● **Task to carry out**: Transcribe, exactly as they appear, the line that contains "addPiece(group, 'filter_holder', filterHolder(), chrome());", the line that contains "bpy.data.objects.remove(obj)", and every line in between, and nothing else.

● **Dataset excerpt**:
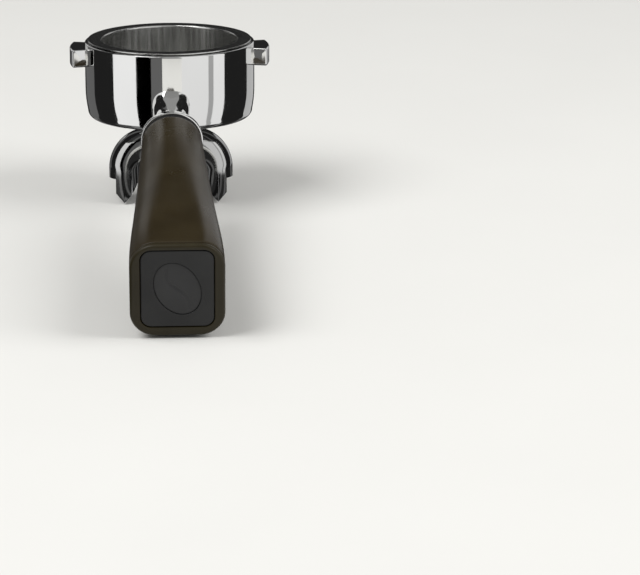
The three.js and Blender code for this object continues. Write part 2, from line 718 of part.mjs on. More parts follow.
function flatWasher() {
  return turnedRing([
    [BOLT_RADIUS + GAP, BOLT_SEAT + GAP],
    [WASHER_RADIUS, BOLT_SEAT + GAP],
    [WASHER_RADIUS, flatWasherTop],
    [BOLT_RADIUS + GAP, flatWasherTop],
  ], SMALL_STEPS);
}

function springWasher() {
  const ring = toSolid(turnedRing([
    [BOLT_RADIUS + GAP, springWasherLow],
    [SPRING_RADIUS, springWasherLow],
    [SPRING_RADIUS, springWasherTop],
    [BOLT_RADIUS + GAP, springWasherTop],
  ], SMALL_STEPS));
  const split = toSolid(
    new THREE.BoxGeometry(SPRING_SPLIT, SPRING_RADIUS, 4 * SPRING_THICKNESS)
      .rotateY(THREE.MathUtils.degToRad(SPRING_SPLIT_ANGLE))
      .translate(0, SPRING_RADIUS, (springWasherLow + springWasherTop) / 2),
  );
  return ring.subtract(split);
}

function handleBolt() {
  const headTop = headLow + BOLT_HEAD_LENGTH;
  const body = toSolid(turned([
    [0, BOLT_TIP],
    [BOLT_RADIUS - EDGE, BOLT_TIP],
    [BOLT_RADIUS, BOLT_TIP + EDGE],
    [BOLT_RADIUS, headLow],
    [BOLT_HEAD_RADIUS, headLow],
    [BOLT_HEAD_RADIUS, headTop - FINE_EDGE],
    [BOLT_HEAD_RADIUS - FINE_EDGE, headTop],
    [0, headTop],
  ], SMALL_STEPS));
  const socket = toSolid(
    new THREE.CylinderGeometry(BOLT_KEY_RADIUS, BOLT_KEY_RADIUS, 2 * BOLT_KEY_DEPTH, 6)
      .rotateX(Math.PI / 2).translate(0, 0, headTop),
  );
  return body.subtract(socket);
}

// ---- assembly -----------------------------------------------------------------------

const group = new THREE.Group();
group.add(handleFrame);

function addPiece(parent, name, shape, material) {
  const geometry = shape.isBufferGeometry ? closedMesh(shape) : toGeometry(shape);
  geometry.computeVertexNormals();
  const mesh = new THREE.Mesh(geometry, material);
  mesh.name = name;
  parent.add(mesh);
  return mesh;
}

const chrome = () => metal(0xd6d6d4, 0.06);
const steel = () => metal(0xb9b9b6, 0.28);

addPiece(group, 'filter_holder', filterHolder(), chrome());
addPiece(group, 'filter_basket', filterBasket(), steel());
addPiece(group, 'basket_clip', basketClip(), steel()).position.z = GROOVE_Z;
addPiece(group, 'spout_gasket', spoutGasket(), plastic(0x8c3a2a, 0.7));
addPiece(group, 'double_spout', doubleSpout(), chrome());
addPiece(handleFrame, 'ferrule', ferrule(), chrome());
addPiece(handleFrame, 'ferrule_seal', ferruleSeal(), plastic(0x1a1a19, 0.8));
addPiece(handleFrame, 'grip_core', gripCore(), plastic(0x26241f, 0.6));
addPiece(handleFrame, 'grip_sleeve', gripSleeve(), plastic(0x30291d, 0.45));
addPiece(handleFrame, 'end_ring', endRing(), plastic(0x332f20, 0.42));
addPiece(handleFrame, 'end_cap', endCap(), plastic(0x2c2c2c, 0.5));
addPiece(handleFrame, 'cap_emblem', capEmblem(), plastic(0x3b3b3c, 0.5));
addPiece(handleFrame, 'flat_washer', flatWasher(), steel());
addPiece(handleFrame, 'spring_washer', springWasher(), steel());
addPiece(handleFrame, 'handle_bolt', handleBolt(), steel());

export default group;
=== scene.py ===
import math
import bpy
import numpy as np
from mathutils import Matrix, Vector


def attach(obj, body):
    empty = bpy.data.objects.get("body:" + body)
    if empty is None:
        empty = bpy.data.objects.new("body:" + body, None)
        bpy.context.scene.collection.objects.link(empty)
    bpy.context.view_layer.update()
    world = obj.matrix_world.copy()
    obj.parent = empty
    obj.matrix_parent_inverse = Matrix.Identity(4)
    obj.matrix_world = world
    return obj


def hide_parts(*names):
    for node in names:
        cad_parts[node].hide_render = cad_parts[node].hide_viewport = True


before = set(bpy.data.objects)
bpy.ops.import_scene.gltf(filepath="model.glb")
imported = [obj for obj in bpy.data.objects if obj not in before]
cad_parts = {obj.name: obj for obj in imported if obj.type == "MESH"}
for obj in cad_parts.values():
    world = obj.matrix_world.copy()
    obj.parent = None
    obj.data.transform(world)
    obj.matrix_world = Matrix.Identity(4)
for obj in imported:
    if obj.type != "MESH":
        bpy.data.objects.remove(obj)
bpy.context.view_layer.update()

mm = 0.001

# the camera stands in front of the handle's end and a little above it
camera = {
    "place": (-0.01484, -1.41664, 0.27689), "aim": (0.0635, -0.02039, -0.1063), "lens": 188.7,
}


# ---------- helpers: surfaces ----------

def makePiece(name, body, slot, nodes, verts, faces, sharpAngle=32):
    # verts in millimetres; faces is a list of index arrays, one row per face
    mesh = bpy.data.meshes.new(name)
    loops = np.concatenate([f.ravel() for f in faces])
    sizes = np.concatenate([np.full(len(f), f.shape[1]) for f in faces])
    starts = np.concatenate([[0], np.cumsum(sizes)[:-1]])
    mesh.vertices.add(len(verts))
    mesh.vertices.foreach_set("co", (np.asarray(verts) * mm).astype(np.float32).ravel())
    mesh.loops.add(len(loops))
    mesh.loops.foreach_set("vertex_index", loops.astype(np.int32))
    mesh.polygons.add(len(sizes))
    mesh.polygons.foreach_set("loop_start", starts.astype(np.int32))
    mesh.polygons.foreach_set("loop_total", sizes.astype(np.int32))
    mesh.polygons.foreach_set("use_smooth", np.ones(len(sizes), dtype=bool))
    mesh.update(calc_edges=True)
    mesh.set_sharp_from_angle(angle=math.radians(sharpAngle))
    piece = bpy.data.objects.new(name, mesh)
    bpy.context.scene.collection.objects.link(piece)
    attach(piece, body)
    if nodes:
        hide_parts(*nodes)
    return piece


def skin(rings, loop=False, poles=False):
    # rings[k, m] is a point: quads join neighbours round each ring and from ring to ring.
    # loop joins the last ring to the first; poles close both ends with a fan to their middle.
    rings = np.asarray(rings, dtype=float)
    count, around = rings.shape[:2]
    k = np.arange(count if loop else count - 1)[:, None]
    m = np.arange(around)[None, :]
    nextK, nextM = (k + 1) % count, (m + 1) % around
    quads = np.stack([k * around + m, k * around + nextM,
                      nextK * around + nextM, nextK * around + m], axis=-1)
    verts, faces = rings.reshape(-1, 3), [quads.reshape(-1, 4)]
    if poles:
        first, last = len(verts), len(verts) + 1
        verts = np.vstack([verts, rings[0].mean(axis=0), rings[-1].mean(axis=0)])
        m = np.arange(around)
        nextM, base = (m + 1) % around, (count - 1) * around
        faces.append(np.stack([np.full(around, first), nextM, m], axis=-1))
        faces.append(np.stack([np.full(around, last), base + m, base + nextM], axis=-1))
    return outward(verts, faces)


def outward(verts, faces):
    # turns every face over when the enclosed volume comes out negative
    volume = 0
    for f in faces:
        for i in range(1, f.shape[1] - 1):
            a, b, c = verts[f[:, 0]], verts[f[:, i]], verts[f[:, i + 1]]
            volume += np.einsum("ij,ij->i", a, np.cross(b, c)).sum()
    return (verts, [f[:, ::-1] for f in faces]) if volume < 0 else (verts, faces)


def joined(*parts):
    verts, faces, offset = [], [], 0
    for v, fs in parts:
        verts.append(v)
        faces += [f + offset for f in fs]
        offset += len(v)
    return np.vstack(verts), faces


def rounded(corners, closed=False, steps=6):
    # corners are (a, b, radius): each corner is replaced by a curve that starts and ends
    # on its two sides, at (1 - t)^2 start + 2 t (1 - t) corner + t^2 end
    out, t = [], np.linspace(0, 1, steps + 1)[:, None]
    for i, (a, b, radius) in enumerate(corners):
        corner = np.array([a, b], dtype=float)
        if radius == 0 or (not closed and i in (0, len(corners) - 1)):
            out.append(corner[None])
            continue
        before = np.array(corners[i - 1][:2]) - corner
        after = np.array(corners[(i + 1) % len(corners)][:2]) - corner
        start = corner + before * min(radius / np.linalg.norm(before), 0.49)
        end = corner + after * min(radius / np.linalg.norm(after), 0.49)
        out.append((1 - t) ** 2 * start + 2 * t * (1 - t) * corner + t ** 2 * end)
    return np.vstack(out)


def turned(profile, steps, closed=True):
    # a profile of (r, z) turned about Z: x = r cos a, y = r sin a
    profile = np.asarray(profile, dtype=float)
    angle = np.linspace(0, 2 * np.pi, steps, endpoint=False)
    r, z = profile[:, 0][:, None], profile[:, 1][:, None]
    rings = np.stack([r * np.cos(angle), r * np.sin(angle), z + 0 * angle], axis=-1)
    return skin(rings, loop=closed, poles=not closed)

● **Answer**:
addPiece(group, 'filter_holder', filterHolder(), chrome());
addPiece(group, 'filter_basket', filterBasket(), steel());
addPiece(group, 'basket_clip', basketClip(), steel()).position.z = GROOVE_Z;
addPiece(group, 'spout_gasket', spoutGasket(), plastic(0x8c3a2a, 0.7));
addPiece(group, 'double_spout', doubleSpout(), chrome());
addPiece(handleFrame, 'ferrule', ferrule(), chrome());
addPiece(handleFrame, 'ferrule_seal', ferruleSeal(), plastic(0x1a1a19, 0.8));
addPiece(handleFrame, 'grip_core', gripCore(), plastic(0x26241f, 0.6));
addPiece(handleFrame, 'grip_sleeve', gripSleeve(), plastic(0x30291d, 0.45));
addPiece(handleFrame, 'end_ring', endRing(), plastic(0x332f20, 0.42));
addPiece(handleFrame, 'end_cap', endCap(), plastic(0x2c2c2c, 0.5));
addPiece(handleFrame, 'cap_emblem', capEmblem(), plastic(0x3b3b3c, 0.5));
addPiece(handleFrame, 'flat_washer', flatWasher(), steel());
addPiece(handleFrame, 'spring_washer', springWasher(), steel());
addPiece(handleFrame, 'handle_bolt', handleBolt(), steel());

export default group;
=== scene.py ===
import math
import bpy
import numpy as np
from mathutils import Matrix, Vector


def attach(obj, body):
    empty = bpy.data.objects.get("body:" + body)
    if empty is None:
        empty = bpy.data.objects.new("body:" + body, None)
        bpy.context.scene.collection.objects.link(empty)
    bpy.context.view_layer.update()
    world = obj.matrix_world.copy()
    obj.parent = empty
    obj.matrix_parent_inverse = Matrix.Identity(4)
    obj.matrix_world = world
    return obj


def hide_parts(*names):
    for node in names:
        cad_parts[node].hide_render = cad_parts[node].hide_viewport = True


before = set(bpy.data.objects)
bpy.ops.import_scene.gltf(filepath="model.glb")
imported = [obj for obj in bpy.data.objects if obj not in before]
cad_parts = {obj.name: obj for obj in imported if obj.type == "MESH"}
for obj in cad_parts.values():
    world = obj.matrix_world.copy()
    obj.parent = None
    obj.data.transform(world)
    obj.matrix_world = Matrix.Identity(4)
for obj in imported:
    if obj.type != "MESH":
        bpy.data.objects.remove(obj)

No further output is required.